### To be done
Your task is to print all of the material verbatim.

# Start of Collected material

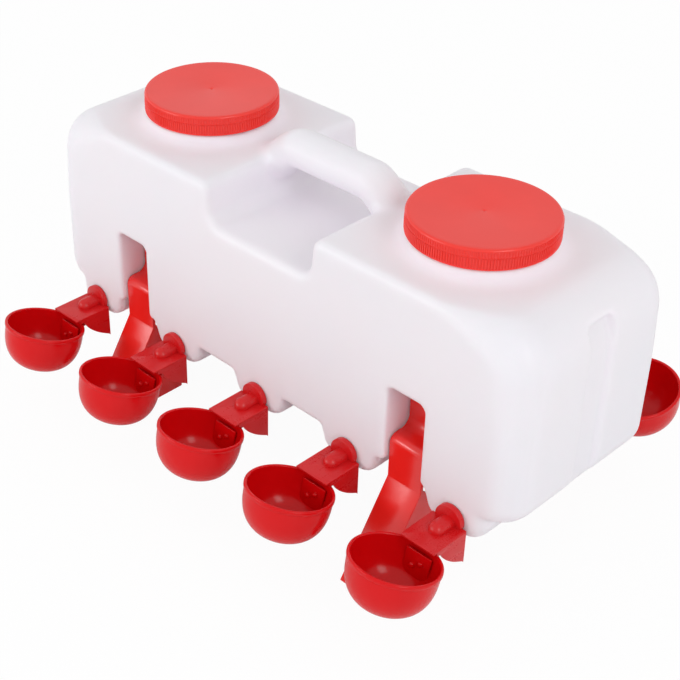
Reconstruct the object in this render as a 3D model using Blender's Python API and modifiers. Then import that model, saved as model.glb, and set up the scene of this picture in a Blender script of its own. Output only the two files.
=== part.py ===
"""Automatic poultry drinker: a blow moulded water tank on two arched stands, with five tilting
cups along each side. Metres, +Z up, standing on Z = 0, the tank's length along X.
The front cups face -Y and the rear cups face +Y."""

import math

import bmesh
import bpy
from mathutils import Matrix, Vector

# Clearance between pieces that touch, and the step that keeps two joined faces from coinciding
GAP = 0.0003
STEP = 0.0004
OVERCUT = 0.001

# How far a chord may leave a rounded corner's arc, on the tank's skin and in its cavity
SKIN_TOLERANCE = 0.0004
CAVITY_TOLERANCE = 0.0009

# Tank body
TANK_LENGTH = 0.504
TANK_END_X = TANK_LENGTH / 2
TANK_WIDTH = 0.170
WALL = 0.0025
BOTTOM_Z = 0.090
TOWER_TOP_Z = 0.247
RECESS_FLOOR_Z = 0.2125
CAP_FROM_END = 0.110
CAP_X = TANK_END_X - CAP_FROM_END
CAP_TO_RECESS = 0.087
RECESS_HALF = CAP_X - CAP_TO_RECESS
RECESS_DRAFT = 0.0015
RECESS_FILLET = 0.014
RECESS_LIP_RADIUS = 0.008
END_TOP_RADIUS = 0.036
END_BOTTOM_RADIUS = 0.015
PLAN_RADIUS = 0.024
EDGE_RADIUS = 0.006
END_STRIP = 0.035
FLAT_HALF = TANK_END_X - END_STRIP
CORNER_ROLL = 0.030
TOP_ROLL_LENGTH = 0.080
TOP_ROLL_FROM_X = TANK_END_X - TOP_ROLL_LENGTH
SIDE_ROLL_FROM_Z = 0.160
ROLL_STATIONS = 5
LEAST_ROUNDING = 0.0006
STRAIGHT = 1e-6

# Sumps across the bottom, one under each pair of cups
SLOT_FROM_END = 0.100
SLOT_X = TANK_END_X - SLOT_FROM_END
INNER_CUP_TO_SLOT = 0.0535
INNER_CUP_X = SLOT_X - INNER_CUP_TO_SLOT
OUTER_CUP_FROM_END = 0.0495
OUTER_CUP_X = TANK_END_X - OUTER_CUP_FROM_END
SUMP_HALF = 0.0255
SUMP_DEPTH = 0.023
SUMP_DRAFT = 0.003
SUMP_RADIUS = 0.016
SUMP_ROOT_RADIUS = 0.0012

# Slots that take the stands
SLOT_WIDTH = 0.035
SLOT_TOP_Z = 0.1585
SLOT_RADIUS = 0.005
SLOT_EDGE_RADIUS = 0.002
SLOT_MOUTH_RADIUS = 0.003

# Grooves down the tank's two ends
GROOVE_HALF = 0.014
GROOVE_DEPTH = 0.004
GROOVE_TOP_Z = 0.229
GROOVE_LEAN = 0.008
GROOVE_BEND_DROP = 0.0215
GROOVE_OVERCUT = 0.01

# Carrying handle between the towers
HANDLE_HALF_WIDTH = 0.017
HANDLE_HALF_HEIGHT = 0.0155
HANDLE_Z = 0.2555
HANDLE_BEND_BACK = 0.019
HANDLE_LEVEL_HALF = RECESS_HALF - HANDLE_BEND_BACK
HANDLE_INTO_TOWER = 0.024
HANDLE_END_X = RECESS_HALF + HANDLE_INTO_TOWER
HANDLE_DROP = 0.028
HANDLE_SIDES = 14
HANDLE_STEPS = 5

# Filler necks and screw caps
CAP_TOP_Z = 0.272
CAP_RADIUS = 0.055
CAP_SKIRT = 0.0162
CAP_WALL = 0.0022
CAP_EDGE_RADIUS = 0.0025
CAP_BAND_HEIGHT = 0.0070
CAP_BAND_STEP = 0.0003
LINER_THICKNESS = 0.0015
LINER_OVERHANG = 0.001
NECK_RADIUS = 0.0512
NECK_BORE = 0.0475
SHOULDER_RADIUS = 0.064
SHOULDER_TOP_RADIUS = 0.0545
SHOULDER_RISE = 0.0022
NECK_CHAMFER = 0.0006
NECK_ROOT = 0.001
NECK_SIDES = 40

# Stands
STAND_WIDTH = 0.0325
STAND_THICKNESS = 0.003
STAND_INNER_Y = 0.0575
STAND_FACE_Y = 0.0795
STAND_BEND_RADIUS = 0.014
STAND_STEP_Z = 0.1115
STAND_STEP_RADIUS = 0.010
STAND_KNEE_Z = 0.075
STAND_FOOT_Y = 0.128
WEB_THICKNESS = 0.003
WEB_INNER_Y = 0.050
WEB_SHOULDER_Y = 0.056
WEB_SHOULDER_Z = 0.060
WEB_BEND_Z = 0.042

# Inlet of each cup
INLET_Z = 0.082
STEM_RADIUS = 0.005
STEM_BORE = 0.003
STEM_REACH = 0.012
SEAL_THICKNESS = 0.0015
SEAL_RADIUS = 0.0095
NUT_RADIUS = 0.0083
NUT_THICKNESS = 0.005

# Cup bracket
FLANGE_RADIUS = 0.013
FLANGE_THICKNESS = 0.003
ROOF_RISE = 0.001
ROOF_THICKNESS = 0.0022
ROOF_WIDTH = 0.031
ROOF_REACH = 0.044
PLATE_THICKNESS = 0.002
PLATE_SWEEP = 0.0255
PLATE_NOTCH_OUT = 0.0275
SKIRT_DEPTH = 0.0055
PLATE_DEPTH = 0.034
BOSS_RADIUS = 0.0065
BOSS_REACH = 0.0255
NOZZLE_RADIUS = 0.0035
NOZZLE_ROOT_RADIUS = 0.0052
NOZZLE_OUT = 0.0115
NOZZLE_BORE = 0.0012
NOZZLE_END = 0.0112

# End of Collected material

### Result
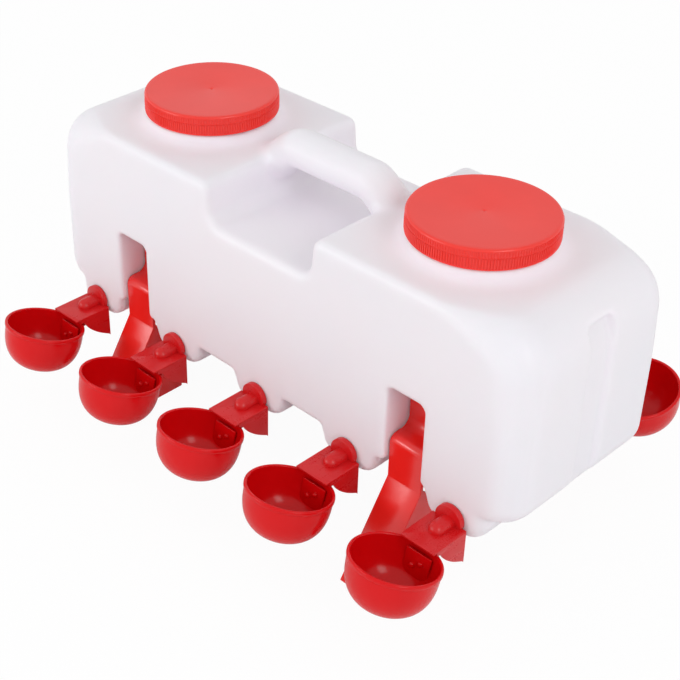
Reconstruct the object in this render as a 3D model using Blender's Python API and modifiers. Then import that model, saved as model.glb, and set up the scene of this picture in a Blender script of its own. Output only the two files.
=== part.py ===
"""Automatic poultry drinker: a blow moulded water tank on two arched stands, with five tilting
cups along each side. Metres, +Z up, standing on Z = 0, the tank's length along X.
The front cups face -Y and the rear cups face +Y."""

import math

import bmesh
import bpy
from mathutils import Matrix, Vector

# Clearance between pieces that touch, and the step that keeps two joined faces from coinciding
GAP = 0.0003
STEP = 0.0004
OVERCUT = 0.001

# How far a chord may leave a rounded corner's arc, on the tank's skin and in its cavity
SKIN_TOLERANCE = 0.0004
CAVITY_TOLERANCE = 0.0009

# Tank body
TANK_LENGTH = 0.504
TANK_END_X = TANK_LENGTH / 2
TANK_WIDTH = 0.170
WALL = 0.0025
BOTTOM_Z = 0.090
TOWER_TOP_Z = 0.247
RECESS_FLOOR_Z = 0.2125
CAP_FROM_END = 0.110
CAP_X = TANK_END_X - CAP_FROM_END
CAP_TO_RECESS = 0.087
RECESS_HALF = CAP_X - CAP_TO_RECESS
RECESS_DRAFT = 0.0015
RECESS_FILLET = 0.014
RECESS_LIP_RADIUS = 0.008
END_TOP_RADIUS = 0.036
END_BOTTOM_RADIUS = 0.015
PLAN_RADIUS = 0.024
EDGE_RADIUS = 0.006
END_STRIP = 0.035
FLAT_HALF = TANK_END_X - END_STRIP
CORNER_ROLL = 0.030
TOP_ROLL_LENGTH = 0.080
TOP_ROLL_FROM_X = TANK_END_X - TOP_ROLL_LENGTH
SIDE_ROLL_FROM_Z = 0.160
ROLL_STATIONS = 5
LEAST_ROUNDING = 0.0006
STRAIGHT = 1e-6

# Sumps across the bottom, one under each pair of cups
SLOT_FROM_END = 0.100
SLOT_X = TANK_END_X - SLOT_FROM_END
INNER_CUP_TO_SLOT = 0.0535
INNER_CUP_X = SLOT_X - INNER_CUP_TO_SLOT
OUTER_CUP_FROM_END = 0.0495
OUTER_CUP_X = TANK_END_X - OUTER_CUP_FROM_END
SUMP_HALF = 0.0255
SUMP_DEPTH = 0.023
SUMP_DRAFT = 0.003
SUMP_RADIUS = 0.016
SUMP_ROOT_RADIUS = 0.0012

# Slots that take the stands
SLOT_WIDTH = 0.035
SLOT_TOP_Z = 0.1585
SLOT_RADIUS = 0.005
SLOT_EDGE_RADIUS = 0.002
SLOT_MOUTH_RADIUS = 0.003

# Grooves down the tank's two ends
GROOVE_HALF = 0.014
GROOVE_DEPTH = 0.004
GROOVE_TOP_Z = 0.229
GROOVE_LEAN = 0.008
GROOVE_BEND_DROP = 0.0215
GROOVE_OVERCUT = 0.01

# Carrying handle between the towers
HANDLE_HALF_WIDTH = 0.017
HANDLE_HALF_HEIGHT = 0.0155
HANDLE_Z = 0.2555
HANDLE_BEND_BACK = 0.019
HANDLE_LEVEL_HALF = RECESS_HALF - HANDLE_BEND_BACK
HANDLE_INTO_TOWER = 0.024
HANDLE_END_X = RECESS_HALF + HANDLE_INTO_TOWER
HANDLE_DROP = 0.028
HANDLE_SIDES = 14
HANDLE_STEPS = 5

# Filler necks and screw caps
CAP_TOP_Z = 0.272
CAP_RADIUS = 0.055
CAP_SKIRT = 0.0162
CAP_WALL = 0.0022
CAP_EDGE_RADIUS = 0.0025
CAP_BAND_HEIGHT = 0.0070
CAP_BAND_STEP = 0.0003
LINER_THICKNESS = 0.0015
LINER_OVERHANG = 0.001
NECK_RADIUS = 0.0512
NECK_BORE = 0.0475
SHOULDER_RADIUS = 0.064
SHOULDER_TOP_RADIUS = 0.0545
SHOULDER_RISE = 0.0022
NECK_CHAMFER = 0.0006
NECK_ROOT = 0.001
NECK_SIDES = 40

# Stands
STAND_WIDTH = 0.0325
STAND_THICKNESS = 0.003
STAND_INNER_Y = 0.0575
STAND_FACE_Y = 0.0795
STAND_BEND_RADIUS = 0.014
STAND_STEP_Z = 0.1115
STAND_STEP_RADIUS = 0.010
STAND_KNEE_Z = 0.075
STAND_FOOT_Y = 0.128
WEB_THICKNESS = 0.003
WEB_INNER_Y = 0.050
WEB_SHOULDER_Y = 0.056
WEB_SHOULDER_Z = 0.060
WEB_BEND_Z = 0.042

# Inlet of each cup
INLET_Z = 0.082
STEM_RADIUS = 0.005
STEM_BORE = 0.003
STEM_REACH = 0.012
SEAL_THICKNESS = 0.0015
SEAL_RADIUS = 0.0095
NUT_RADIUS = 0.0083
NUT_THICKNESS = 0.005

# Cup bracket
FLANGE_RADIUS = 0.013
FLANGE_THICKNESS = 0.003
ROOF_RISE = 0.001
ROOF_THICKNESS = 0.0022
ROOF_WIDTH = 0.031
ROOF_REACH = 0.044
PLATE_THICKNESS = 0.002
PLATE_SWEEP = 0.0255
PLATE_NOTCH_OUT = 0.0275
SKIRT_DEPTH = 0.0055
PLATE_DEPTH = 0.034
BOSS_RADIUS = 0.0065
BOSS_REACH = 0.0255
NOZZLE_RADIUS = 0.0035
NOZZLE_ROOT_RADIUS = 0.0052
NOZZLE_OUT = 0.0115
NOZZLE_BORE = 0.0012
NOZZLE_END = 0.0112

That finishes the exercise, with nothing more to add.